La BoîteABobo de José fut apaisée et il put simplement répondre : « Je n’ai rien compris à la problématique, donc je n’ai pas de questions spécifiques. Je passe. »

Arrive le moment où chacun est invité à proposer des idées de solutions. José passe son tour à plusieurs reprises car la problématique était à des années lumières de sa réalité de terrain. Pourtant, à force d’entendre les autres proposer des pistes, il finit lui aussi par jouer le jeu et amener des éléments sur la table.

En fin de journée, José surprit absolument tout le monde en annonçant de manière spontanée et sincère lors de la ronde de fermeture:

« Et bien, je dois admettre que je comprends maintenant pourquoi vous, les managers, êtes plus payés que nous. Quel bordel vous devez gérer au quotidien ! »
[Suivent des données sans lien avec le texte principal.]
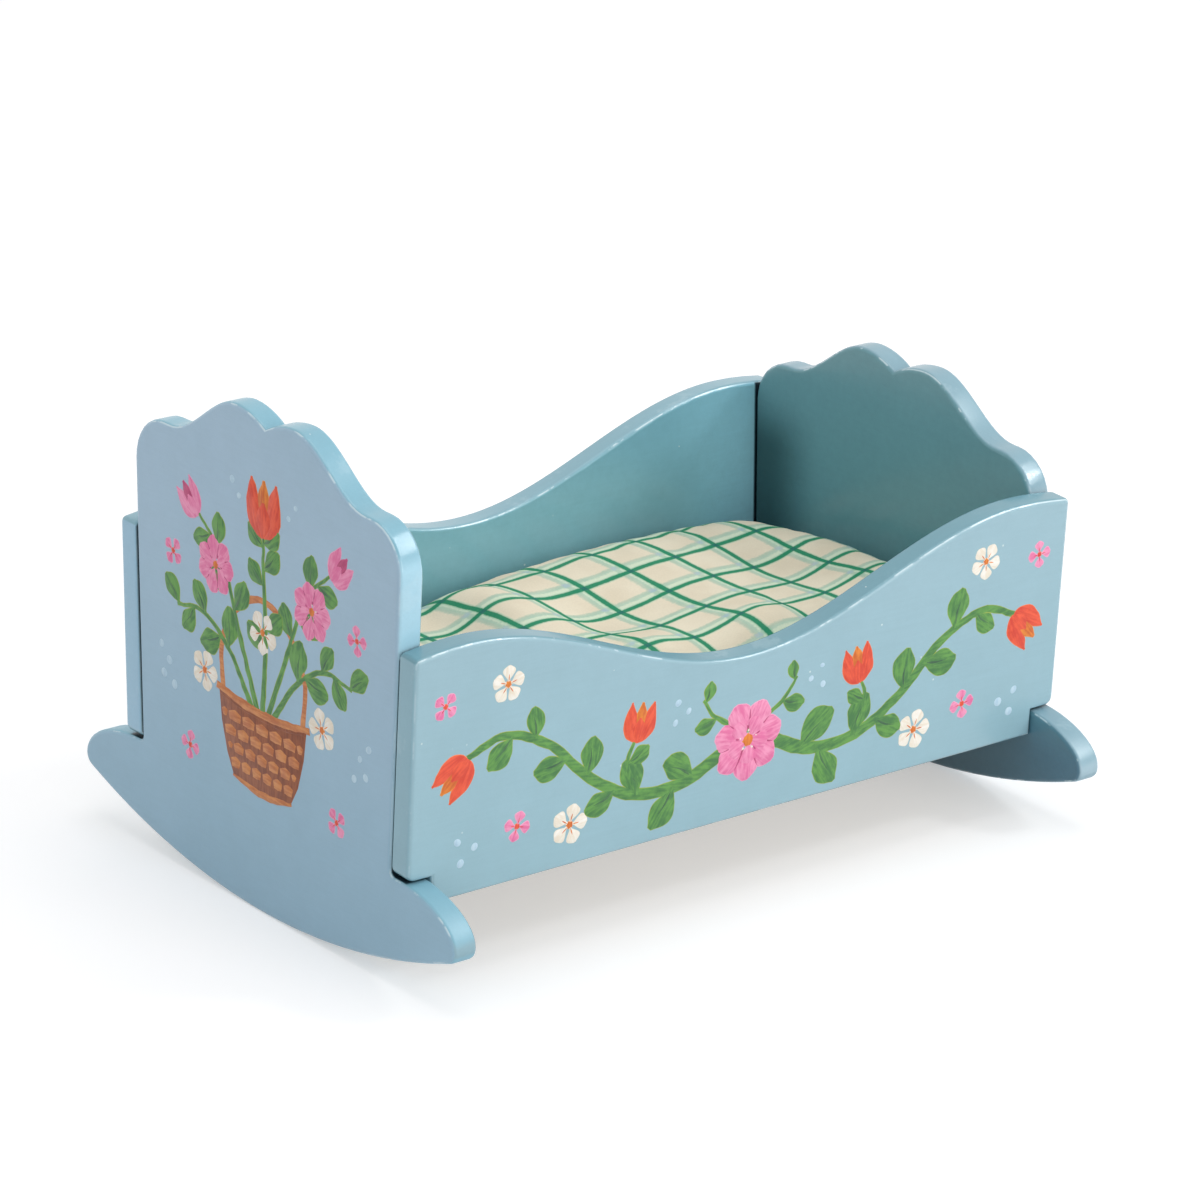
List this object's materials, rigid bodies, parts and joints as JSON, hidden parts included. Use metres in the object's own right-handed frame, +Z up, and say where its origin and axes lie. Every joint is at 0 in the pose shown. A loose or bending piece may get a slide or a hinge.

L’ensemble du groupe explosa de rire dans un mélange d’étonnement et d’approbation. Les autres collègues représentants syndicaux hochèrent également la tête d’approbation et complétèrent les propos de José par le feedback suivant :

« Ce qui s’est passé aujourd’hui est incroyable. Je n’avais jamais participé à une réunion dans laquelle il est possible de s’écouter, de s’exprimer sans se juger et s’insulter. Sans rien se lancer à la figure non plus ! Et où le résultat est d’une qualité et d’une efficacité redoutable. J’aimerais que ça se passe comme ça avec nos collègues dans nos réunions syndicales. »

Quelques jours plus tard, chacun de ces participants entreprit des essais pour améliorer l’efficacité de leurs réunions de groupe. Certains avec succès d’autres avec moins de succès. Mais l’idée que « les choses peuvent se passer différemment » a été irrémédiablement semée dans cette organisation.